Crude oil futures fell in midday trading on Tuesday as markets assessed crude flows through the Strait of Hormuz after the US issued a temporary license authorizing the sale of Iranian crude and petroleum products, easing supply concerns.
Front-month West Texas Intermediate crude futures dropped by 1.1% to $73.02 per barrel, while Brent futures were down 1.3% to $76.92/bbl.
The supply shock after the Hormuz closure has been more than twice the peak shortfall seen during the 1973 oil crisis, Federal Reserve Bank of Dallas strategists said, noting that the US economy has become less vulnerable to such disruptions.
The analysts said the US has reduced its dependence on oil and changed from a major net oil importer to a net oil exporter.

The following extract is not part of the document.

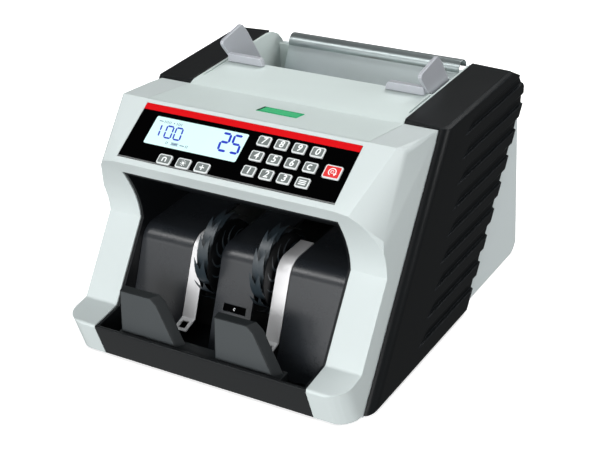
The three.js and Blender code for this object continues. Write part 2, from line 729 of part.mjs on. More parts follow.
function sidePlate(side) {
  const outline = [[42, 8], [296, 8], [296, 160], [168, 176], [118, 150], [88, 112], [42, 50]];
  const holes = [
    circle(WHEEL.y, WHEEL.z, SHAFT + GAP, 20),
    circle(FEED.y, FEED.z, SHAFT + GAP, 20),
    circle(PICKUP.y, PICKUP.z, 3.8, 20),
    circle(MOTOR.y, MOTOR.z, SHAFT, 20),
  ];
  return alongX(outline, side * SIDE_PLATE[0], side * SIDE_PLATE[1], holes);
}

function mainBoard() {
  const board = block(-80, 30, 296, 297.6, 12, 110);
  const transformer = block(-70, -30, 264, 297, 16, 50);
  const heatSink = block(-15, 15, 286, 297, 70, 95);
  const chips = [[-60, 80], [-35, 85], [-60, 60]].map(([x, z]) => block(x, x + 14, 294, 297, z, z + 10));
  const capacitors = [[0, 35], [15, 35]].map(([x, z]) => block(x, x + 9, 280, 297, z, z + 9));
  return join(board, transformer, heatSink, ...chips, ...capacitors);
}

function powerInlet() {
  const { x0, x1, z0, z1 } = INLET;
  const middle = (x0 + x1) / 2;
  const flange = block(x0 - 2, x1 + 2, BACK + GAP, BACK + 1.6, z0 - 2, z1 + 2);
  const shell = block(x0 + GAP, x1 - GAP, 298, BACK + 1, z0 + GAP, z1 - GAP);
  const socket = alongY([
    [x0 + 2, z0 + 3], [x1 - 2, z0 + 3], [x1 - 2, z1 - 7], [x1 - 6, z1 - 3], [x0 + 6, z1 - 3], [x0 + 2, z1 - 7],
  ], 303, 325);
  const pins = [[-7, -2], [0, 2.5], [7, -2]].map(([dx, dz]) =>
    block(middle + dx - 1, middle + dx + 1, 302, 314, 25.5 + dz, 29 + dz));
  return join(cut(join(flange, shell), socket), ...pins);
}

// The rocker lies over to its lower side, which is on.
function rockerSwitch() {
  const pivot = new THREE.Vector2(314, SWITCH.z);
  const tilt = THREE.MathUtils.degToRad(8);
  const profile = [[-6, -6], [2.4, -8.4], [4.6, 0], [2.4, 8.4], [-6, 6]];
  const tilted = profile.map(([out, up]) =>
    new THREE.Vector2(out, up).rotateAround(new THREE.Vector2(), tilt).add(pivot).toArray());
  return alongX(tilted, SWITCH.x - SWITCH.half, SWITCH.x + SWITCH.half);
}

function gapScrew() {
  const head = alongZ(circle(0, GAP_SCREW_Y, 5.2, 20), 172.4, 175.4);
  const shank = alongZ(circle(0, GAP_SCREW_Y, 2.3, 16), 150, 173);
  return cut(join(head, shank), block(-6, 6, GAP_SCREW_Y - 0.6, GAP_SCREW_Y + 0.6, 174.2, 177));
}

add('side_plate_left', sidePlate(-1), ...GALVANISED);
add('side_plate_right', sidePlate(1), ...GALVANISED);
add('main_board', mainBoard(), 0x1f6b3a, 0.6);
add('power_inlet', powerInlet(), ...BLACK);
add('power_switch', rockerSwitch(), ...BLACK);
add('gap_screw', gapScrew(), ...STEEL);

// ---------------------------------------------------------------- note guides

function noteGuide(side) {
  const fin = rounded([
    [214.4, 192.1], [199, 213, 3], [233, 218.8, 4], [240, 210, 4], [259, 178], [262, 157, 2], [231.5, 157, 2], [218.2, 192.1],
  ], 3);
  const lip = rounded([[61, 192.1], [63, 199, 3], [97, 199], [97, 192.1]], 3).map(([x, z]) => [side * x, z]);
  return join(alongX(fin, side * 96, side * 99), alongY(lip, 208.8, 213.4));
}

add('note_guide_left', noteGuide(-1), 0xaaaab4, 0.4);
add('note_guide_right', noteGuide(1), 0xaaaab4, 0.4);

// ---------------------------------------------------------------- origin

machine.updateMatrixWorld(true);
const extent = new THREE.Box3().setFromObject(machine);
machine.position.y = -(extent.min.y + extent.max.y) / 2;

export default machine;
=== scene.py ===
"""Looks of the desktop banknote counting machine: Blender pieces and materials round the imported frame.

Metres, +X to the operator's right, +Y to the back, +Z up. Sizes written as numbers are millimetres
times MM; places come from the frame's nodes, joints and record.
"""

import json
import math

import bmesh
import bpy
from mathutils import Matrix, Vector


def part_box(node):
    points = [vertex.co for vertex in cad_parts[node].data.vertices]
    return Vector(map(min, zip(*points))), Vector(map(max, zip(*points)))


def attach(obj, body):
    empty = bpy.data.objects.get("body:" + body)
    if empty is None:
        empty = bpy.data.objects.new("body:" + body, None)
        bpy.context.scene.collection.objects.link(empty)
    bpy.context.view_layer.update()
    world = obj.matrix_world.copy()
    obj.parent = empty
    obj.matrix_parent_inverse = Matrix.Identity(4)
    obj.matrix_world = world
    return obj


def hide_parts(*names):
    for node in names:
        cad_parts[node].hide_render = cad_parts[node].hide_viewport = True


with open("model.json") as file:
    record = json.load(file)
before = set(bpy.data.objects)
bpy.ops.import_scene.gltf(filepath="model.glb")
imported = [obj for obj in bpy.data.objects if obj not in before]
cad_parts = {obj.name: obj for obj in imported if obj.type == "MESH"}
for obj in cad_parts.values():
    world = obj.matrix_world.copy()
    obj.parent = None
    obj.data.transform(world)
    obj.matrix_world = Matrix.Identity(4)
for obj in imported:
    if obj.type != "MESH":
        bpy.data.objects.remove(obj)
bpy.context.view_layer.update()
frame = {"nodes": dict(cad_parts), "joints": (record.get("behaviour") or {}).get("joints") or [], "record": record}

MM = 0.001
NODES = frame["nodes"]
JOINTS = {joint["name"]: joint for joint in frame["joints"]}
BODY_OF = {node: body for body, nodes in frame["record"]["behaviour"]["bodies"].items() for node in nodes}


# ---------------------------------------------------------------- materials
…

On Tuesday, President Trump said in a social media post that 19 million barrels of oil flowed out of the Strait on Monday, while pointing to falling oil prices.
Soojin Kim, a research analyst at MUFG, said oil prices are likely to remain under pressure as supply recovers and risk premiums continue to unwind.
Fueling bullish sentiment, the latest data show that more commercial vessels are transiting the strategic waterway with their satellite signals switched on. According to Marine Traffic and Kpler data posted on X, confirmed transits rose from 32 vessels between June 12-14 to 93 between June 19-21.
Meanwhile, Iran and Oman are working to reach an agreement on the future administration of the Strait, including the cost of managing transit.
The two countries, bordering the Hormuz, agreed to establish a joint working group between their foreign ministries to continue discussions on the future framework governing navigation via the Hormuz.
Pressuring crude prices, the US on Monday authorized the sale of Iranian oil and fuels as part of an agreement to end the Middle East conflict.
The US Treasury Department's Office of Foreign Assets Control issued a 60-day license that allows Iran to sell its energy products through Aug. 21 and make payments in US dollars. The waiver also allows for the importation of Iranian crude oil and other petrochemical and petroleum products into the US.
Saxo Bank strategists said the temporary license is expected to facilitate the export of some of the estimated 30 million barrels that left Iranian ports last week.
Marine Traffic said in a post on X that the recovery in shipping flow was supported by recent diplomatic developments and the temporary general license, which has helped ease immediate compliance uncertainty around approved Hormuz transits until Aug. 21.
Going forward, Dan Bunkering strategists expect the oil market to face a shortage of barrels for the time being, although talks are progressing. The analysts view the current price level as "fair" and do not expect a return to the pre-conflict range of $60-70/bbl seen earlier this year.